:: Extracted information
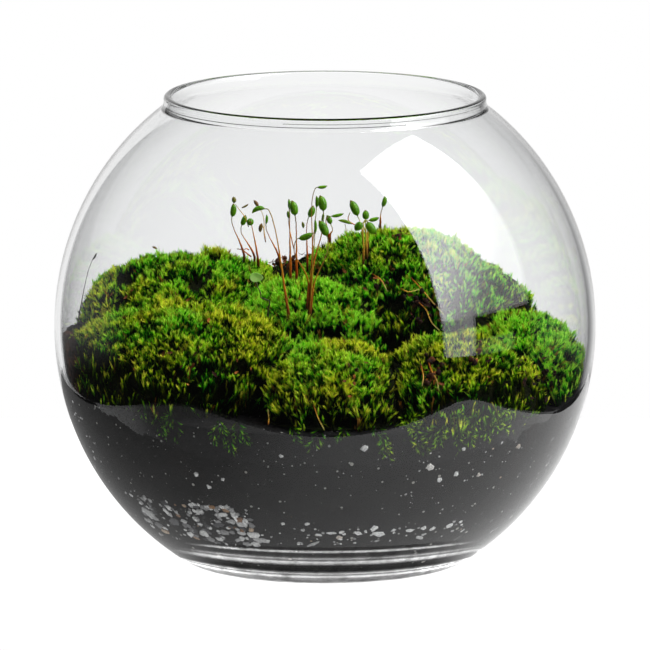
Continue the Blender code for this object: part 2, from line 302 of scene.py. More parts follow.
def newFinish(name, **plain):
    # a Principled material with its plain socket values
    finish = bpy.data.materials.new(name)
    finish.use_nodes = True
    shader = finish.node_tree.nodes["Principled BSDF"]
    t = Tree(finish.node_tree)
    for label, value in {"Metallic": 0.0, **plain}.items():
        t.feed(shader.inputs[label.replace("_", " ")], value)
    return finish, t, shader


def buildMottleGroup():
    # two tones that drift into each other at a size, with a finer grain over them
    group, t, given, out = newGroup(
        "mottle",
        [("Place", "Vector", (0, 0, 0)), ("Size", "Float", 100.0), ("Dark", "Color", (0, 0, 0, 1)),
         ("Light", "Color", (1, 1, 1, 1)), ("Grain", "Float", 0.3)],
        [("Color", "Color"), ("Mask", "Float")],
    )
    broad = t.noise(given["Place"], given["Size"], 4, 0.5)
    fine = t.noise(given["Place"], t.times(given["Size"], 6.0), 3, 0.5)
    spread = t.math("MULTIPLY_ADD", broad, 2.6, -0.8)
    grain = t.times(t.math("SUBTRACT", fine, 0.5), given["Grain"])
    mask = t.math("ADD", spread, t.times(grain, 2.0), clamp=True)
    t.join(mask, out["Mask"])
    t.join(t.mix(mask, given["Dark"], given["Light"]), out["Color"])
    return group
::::
:: Extracted information
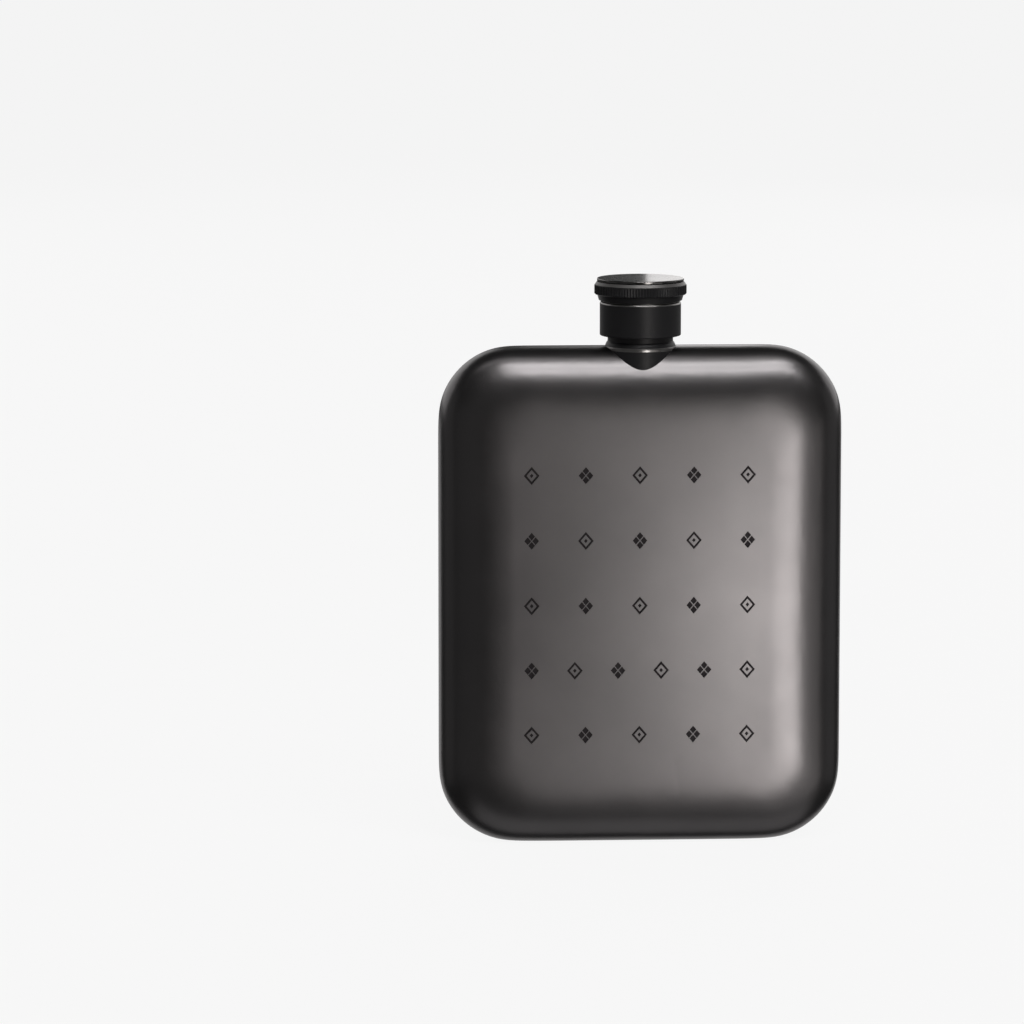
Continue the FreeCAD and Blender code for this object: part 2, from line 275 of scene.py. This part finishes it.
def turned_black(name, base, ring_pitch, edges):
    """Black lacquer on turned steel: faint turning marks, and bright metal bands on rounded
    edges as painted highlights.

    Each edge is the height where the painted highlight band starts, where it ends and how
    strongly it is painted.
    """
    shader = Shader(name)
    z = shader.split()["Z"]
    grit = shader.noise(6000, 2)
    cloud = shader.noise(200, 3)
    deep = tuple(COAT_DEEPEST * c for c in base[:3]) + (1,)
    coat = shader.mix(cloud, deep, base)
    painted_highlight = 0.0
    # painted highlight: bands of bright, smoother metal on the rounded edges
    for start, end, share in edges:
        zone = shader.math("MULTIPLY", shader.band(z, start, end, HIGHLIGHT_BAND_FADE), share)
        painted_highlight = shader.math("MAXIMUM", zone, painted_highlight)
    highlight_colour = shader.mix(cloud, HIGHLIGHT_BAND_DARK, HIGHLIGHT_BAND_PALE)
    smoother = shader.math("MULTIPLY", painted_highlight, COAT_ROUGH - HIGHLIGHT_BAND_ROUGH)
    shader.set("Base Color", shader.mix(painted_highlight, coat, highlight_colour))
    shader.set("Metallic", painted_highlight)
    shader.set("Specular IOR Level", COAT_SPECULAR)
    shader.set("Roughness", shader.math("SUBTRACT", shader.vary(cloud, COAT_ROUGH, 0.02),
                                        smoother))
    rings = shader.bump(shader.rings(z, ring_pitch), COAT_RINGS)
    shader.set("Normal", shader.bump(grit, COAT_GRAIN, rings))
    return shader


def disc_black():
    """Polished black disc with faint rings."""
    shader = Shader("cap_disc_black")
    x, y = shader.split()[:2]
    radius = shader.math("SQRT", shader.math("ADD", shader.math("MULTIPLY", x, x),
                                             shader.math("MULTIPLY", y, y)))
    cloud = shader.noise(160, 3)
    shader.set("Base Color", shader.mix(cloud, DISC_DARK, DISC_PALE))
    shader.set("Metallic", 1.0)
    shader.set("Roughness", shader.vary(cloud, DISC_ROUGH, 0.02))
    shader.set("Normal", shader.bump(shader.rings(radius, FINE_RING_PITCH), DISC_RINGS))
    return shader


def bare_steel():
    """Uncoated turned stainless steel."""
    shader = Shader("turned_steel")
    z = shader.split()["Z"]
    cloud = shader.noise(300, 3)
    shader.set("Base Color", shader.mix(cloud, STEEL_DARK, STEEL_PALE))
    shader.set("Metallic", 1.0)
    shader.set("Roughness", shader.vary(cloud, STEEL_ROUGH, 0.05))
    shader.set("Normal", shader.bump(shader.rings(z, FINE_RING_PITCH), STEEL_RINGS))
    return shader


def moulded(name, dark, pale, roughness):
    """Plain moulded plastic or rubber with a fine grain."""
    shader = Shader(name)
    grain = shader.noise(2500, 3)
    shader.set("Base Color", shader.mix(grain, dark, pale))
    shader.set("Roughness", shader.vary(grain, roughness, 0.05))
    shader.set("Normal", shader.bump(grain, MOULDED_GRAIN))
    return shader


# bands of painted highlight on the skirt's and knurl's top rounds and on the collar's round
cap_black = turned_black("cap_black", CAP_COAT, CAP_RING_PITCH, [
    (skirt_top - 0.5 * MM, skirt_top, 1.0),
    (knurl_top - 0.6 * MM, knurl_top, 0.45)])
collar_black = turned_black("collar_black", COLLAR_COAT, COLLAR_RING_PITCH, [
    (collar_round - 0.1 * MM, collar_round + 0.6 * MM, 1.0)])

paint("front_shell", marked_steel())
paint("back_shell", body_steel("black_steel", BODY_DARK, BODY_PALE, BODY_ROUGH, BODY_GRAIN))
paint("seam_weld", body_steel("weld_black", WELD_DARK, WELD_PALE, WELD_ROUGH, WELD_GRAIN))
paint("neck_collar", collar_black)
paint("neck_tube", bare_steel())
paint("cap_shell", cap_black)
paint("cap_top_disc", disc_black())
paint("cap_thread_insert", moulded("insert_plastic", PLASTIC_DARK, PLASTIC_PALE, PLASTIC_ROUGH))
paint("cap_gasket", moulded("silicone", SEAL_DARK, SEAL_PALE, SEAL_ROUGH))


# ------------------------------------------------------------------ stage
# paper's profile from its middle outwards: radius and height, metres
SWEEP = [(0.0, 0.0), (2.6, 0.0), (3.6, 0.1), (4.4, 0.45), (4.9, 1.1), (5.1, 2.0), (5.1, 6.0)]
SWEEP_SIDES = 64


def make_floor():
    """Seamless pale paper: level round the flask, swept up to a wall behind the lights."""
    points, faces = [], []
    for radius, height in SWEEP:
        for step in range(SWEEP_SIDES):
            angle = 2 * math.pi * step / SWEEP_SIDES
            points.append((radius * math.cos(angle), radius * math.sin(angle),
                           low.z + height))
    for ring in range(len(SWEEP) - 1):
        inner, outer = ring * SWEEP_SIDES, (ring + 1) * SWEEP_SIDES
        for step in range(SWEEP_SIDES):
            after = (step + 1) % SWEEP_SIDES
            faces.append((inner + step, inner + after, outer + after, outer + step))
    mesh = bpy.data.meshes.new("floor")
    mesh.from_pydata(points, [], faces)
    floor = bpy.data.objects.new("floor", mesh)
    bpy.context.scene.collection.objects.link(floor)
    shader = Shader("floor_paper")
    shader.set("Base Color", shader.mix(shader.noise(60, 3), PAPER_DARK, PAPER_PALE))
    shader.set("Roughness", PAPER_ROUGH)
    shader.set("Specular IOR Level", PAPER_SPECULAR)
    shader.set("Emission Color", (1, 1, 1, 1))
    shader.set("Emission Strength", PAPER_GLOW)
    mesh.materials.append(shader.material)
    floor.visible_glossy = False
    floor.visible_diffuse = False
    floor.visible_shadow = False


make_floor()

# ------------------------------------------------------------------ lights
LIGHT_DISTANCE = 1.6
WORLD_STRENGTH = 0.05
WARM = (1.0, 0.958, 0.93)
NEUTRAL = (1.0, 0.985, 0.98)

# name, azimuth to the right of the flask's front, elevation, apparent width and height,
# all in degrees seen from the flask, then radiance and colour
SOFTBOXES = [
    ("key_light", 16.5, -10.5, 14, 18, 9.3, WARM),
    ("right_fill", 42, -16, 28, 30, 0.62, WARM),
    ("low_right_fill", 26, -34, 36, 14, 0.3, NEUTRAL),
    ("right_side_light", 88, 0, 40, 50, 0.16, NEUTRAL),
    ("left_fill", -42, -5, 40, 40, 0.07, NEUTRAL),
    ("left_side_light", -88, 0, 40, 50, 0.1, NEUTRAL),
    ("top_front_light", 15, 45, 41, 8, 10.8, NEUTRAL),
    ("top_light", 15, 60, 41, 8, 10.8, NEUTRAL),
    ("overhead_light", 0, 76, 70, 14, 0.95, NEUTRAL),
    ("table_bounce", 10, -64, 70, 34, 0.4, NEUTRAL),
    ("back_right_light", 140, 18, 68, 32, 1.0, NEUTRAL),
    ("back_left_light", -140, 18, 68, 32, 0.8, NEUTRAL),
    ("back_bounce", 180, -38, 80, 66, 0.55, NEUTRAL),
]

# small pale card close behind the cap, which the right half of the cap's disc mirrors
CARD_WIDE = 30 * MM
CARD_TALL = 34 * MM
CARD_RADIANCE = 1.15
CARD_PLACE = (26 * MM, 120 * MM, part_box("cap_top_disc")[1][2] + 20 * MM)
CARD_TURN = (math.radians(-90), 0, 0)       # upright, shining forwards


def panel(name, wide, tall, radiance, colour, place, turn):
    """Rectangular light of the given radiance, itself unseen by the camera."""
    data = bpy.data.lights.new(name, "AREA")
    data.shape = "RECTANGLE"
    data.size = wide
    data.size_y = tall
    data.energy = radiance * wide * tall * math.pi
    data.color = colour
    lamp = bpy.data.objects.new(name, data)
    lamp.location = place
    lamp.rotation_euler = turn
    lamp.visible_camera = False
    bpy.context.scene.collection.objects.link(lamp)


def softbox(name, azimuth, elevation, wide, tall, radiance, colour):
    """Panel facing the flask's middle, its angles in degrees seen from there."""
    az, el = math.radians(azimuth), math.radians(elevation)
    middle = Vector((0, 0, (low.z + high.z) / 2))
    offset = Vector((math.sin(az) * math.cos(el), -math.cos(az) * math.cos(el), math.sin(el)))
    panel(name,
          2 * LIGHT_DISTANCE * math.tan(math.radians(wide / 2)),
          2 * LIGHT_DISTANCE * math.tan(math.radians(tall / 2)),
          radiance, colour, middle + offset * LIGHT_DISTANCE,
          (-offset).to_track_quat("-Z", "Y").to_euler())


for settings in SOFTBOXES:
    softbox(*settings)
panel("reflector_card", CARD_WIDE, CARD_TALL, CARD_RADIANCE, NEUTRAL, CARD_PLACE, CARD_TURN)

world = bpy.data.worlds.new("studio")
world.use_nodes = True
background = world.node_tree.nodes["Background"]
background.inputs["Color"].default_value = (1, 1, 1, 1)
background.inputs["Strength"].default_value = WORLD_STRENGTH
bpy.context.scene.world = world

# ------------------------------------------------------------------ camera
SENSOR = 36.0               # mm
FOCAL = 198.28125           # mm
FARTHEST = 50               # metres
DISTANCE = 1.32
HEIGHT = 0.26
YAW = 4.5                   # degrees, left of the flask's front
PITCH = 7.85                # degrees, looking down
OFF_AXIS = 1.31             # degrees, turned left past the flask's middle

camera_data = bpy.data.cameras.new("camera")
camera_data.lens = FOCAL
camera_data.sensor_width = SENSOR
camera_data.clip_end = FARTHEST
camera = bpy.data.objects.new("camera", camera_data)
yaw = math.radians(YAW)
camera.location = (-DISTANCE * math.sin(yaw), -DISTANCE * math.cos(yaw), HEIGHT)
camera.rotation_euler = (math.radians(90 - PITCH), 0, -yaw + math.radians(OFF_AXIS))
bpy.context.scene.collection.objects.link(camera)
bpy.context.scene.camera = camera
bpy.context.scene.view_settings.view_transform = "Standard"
::::
:: Extracted information
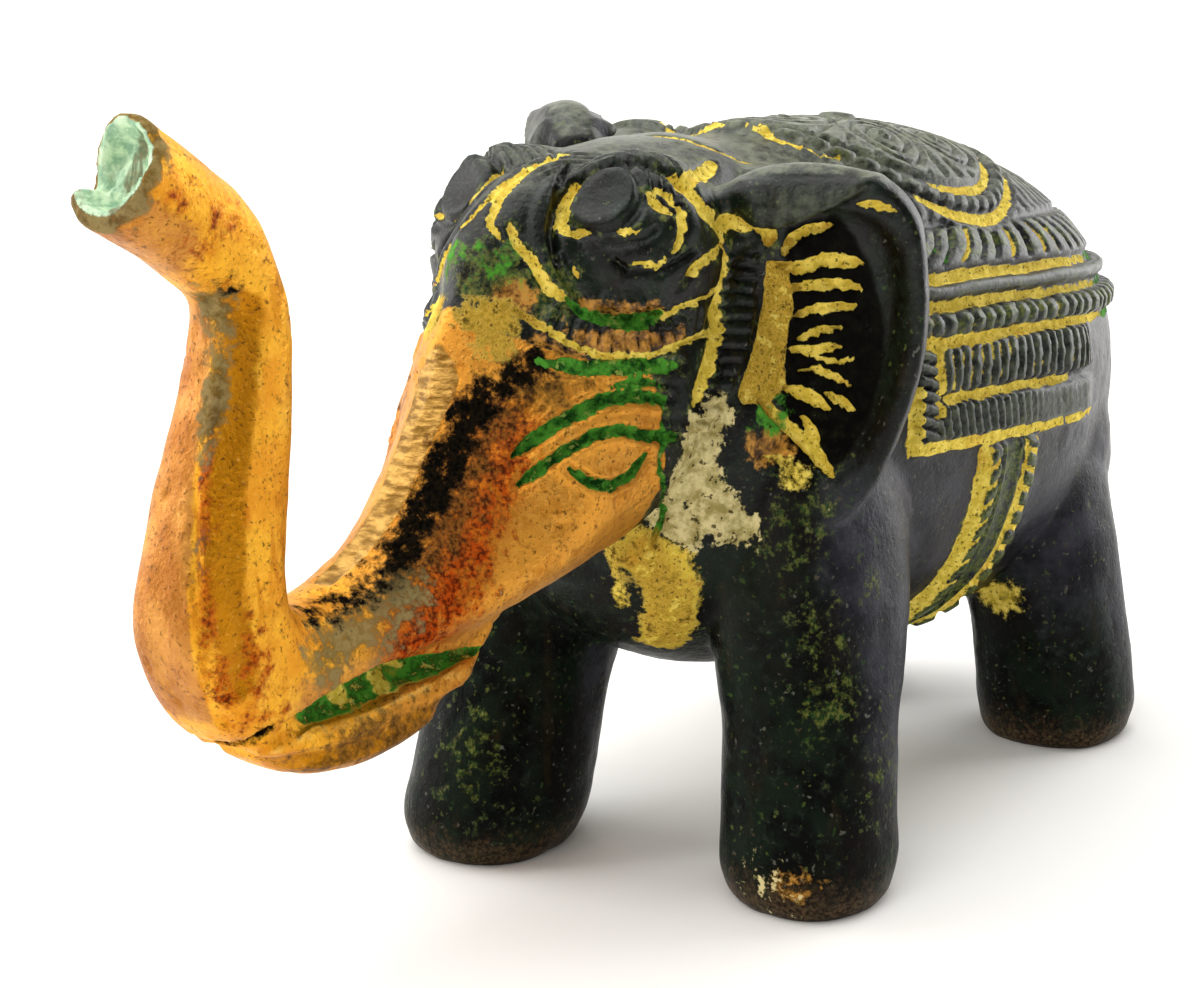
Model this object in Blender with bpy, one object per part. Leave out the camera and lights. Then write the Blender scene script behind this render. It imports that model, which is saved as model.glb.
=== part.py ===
::::
## [Given problem]
Nothing but the lines from the one with "Continue the Blender" through the one with "return group" should be retyped; include both and keep them exact.

## [Exercise solution]
Continue the Blender code for this object: part 2, from line 302 of scene.py. More parts follow.
def newFinish(name, **plain):
    # a Principled material with its plain socket values
    finish = bpy.data.materials.new(name)
    finish.use_nodes = True
    shader = finish.node_tree.nodes["Principled BSDF"]
    t = Tree(finish.node_tree)
    for label, value in {"Metallic": 0.0, **plain}.items():
        t.feed(shader.inputs[label.replace("_", " ")], value)
    return finish, t, shader


def buildMottleGroup():
    # two tones that drift into each other at a size, with a finer grain over them
    group, t, given, out = newGroup(
        "mottle",
        [("Place", "Vector", (0, 0, 0)), ("Size", "Float", 100.0), ("Dark", "Color", (0, 0, 0, 1)),
         ("Light", "Color", (1, 1, 1, 1)), ("Grain", "Float", 0.3)],
        [("Color", "Color"), ("Mask", "Float")],
    )
    broad = t.noise(given["Place"], given["Size"], 4, 0.5)
    fine = t.noise(given["Place"], t.times(given["Size"], 6.0), 3, 0.5)
    spread = t.math("MULTIPLY_ADD", broad, 2.6, -0.8)
    grain = t.times(t.math("SUBTRACT", fine, 0.5), given["Grain"])
    mask = t.math("ADD", spread, t.times(grain, 2.0), clamp=True)
    t.join(mask, out["Mask"])
    t.join(t.mix(mask, given["Dark"], given["Light"]), out["Color"])
    return group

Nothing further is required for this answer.